Is it that you find the Bayesian case unsatisfying because of the reset? If the timer stopped at the length of the intro and you only got one peek at the timer (and otherwise had no signals that the intro was still going), then everything would be cool, right?

In which case, you just need to account for the probability of you looking at the readout into your model and rederive your estimate. :)

Ignoring the reset problem, Griffiths and Tenenbaum showed that this sort of problem matches up pretty nicely with human intuition:


jg said...

Let's ignore the prior on loop length (say it's flat up to thousands of seconds). If your observation of a single sample from 1..N was 17, then I agree that p(observation) is maximized by guessing N=17. And I also agree that it's nearly certain that the true N is greater than this. I also agree that in the general case p(observation) is maximized by a model that puts N at exactly the maximum sample, ignoring all the other samples.

Suppose you want your estimated N to be too low exactly half the time. Then you need to suppose that your single sample was halfway through the loop. So you'd guess N=33 (because (1+33)/2=17). It looks like for more than one sample, the wikipedia article linked above gives the solution.
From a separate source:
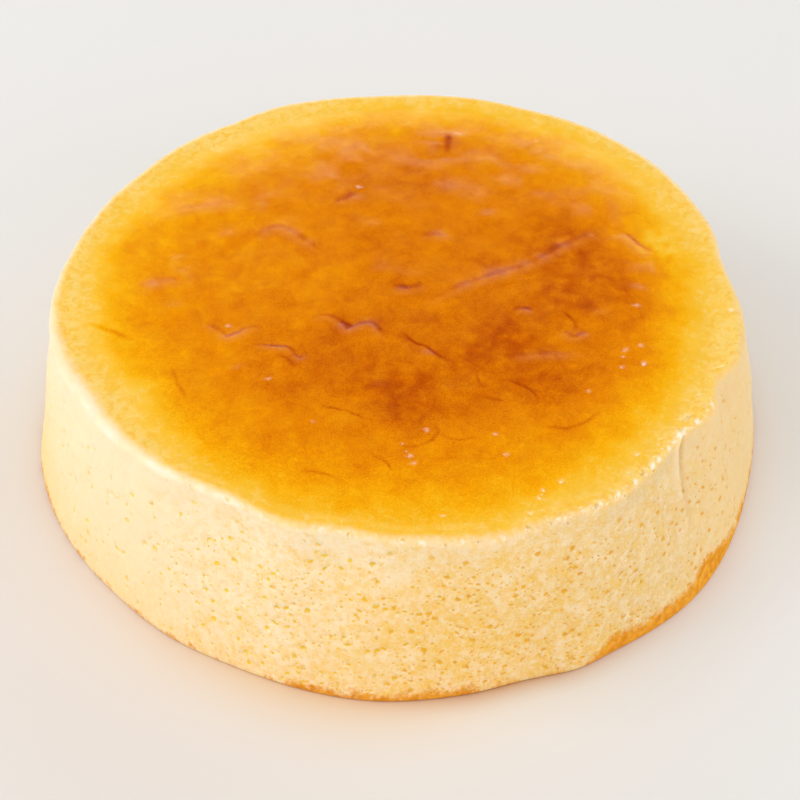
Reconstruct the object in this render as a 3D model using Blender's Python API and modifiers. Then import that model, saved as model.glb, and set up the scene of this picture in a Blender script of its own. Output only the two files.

Are you absolutely sure that the mode of the posterior p(N|observation) for some arbitrary prior p(N), is the same as the mode of p(N) if it's greater than the observed maximum? That's surprising to me, but even if it's true, it just means that your reasoning needs to integrate over the posterior, since certainly the mean shifts due to the whole observation and not just the maximum.

hal said...

@brian: hah, that's awesome!

@jordan, jonathan: yeah, I may be wrong about the Bayesian analysis case... I think actually all the observations matter. But kind of in a weird way. Obvious the posterior will be zero for any U less than the largest observation. But the smaller observations will have the effect of pulling the posterior lower. So maybe the full Bayesian solution works, too.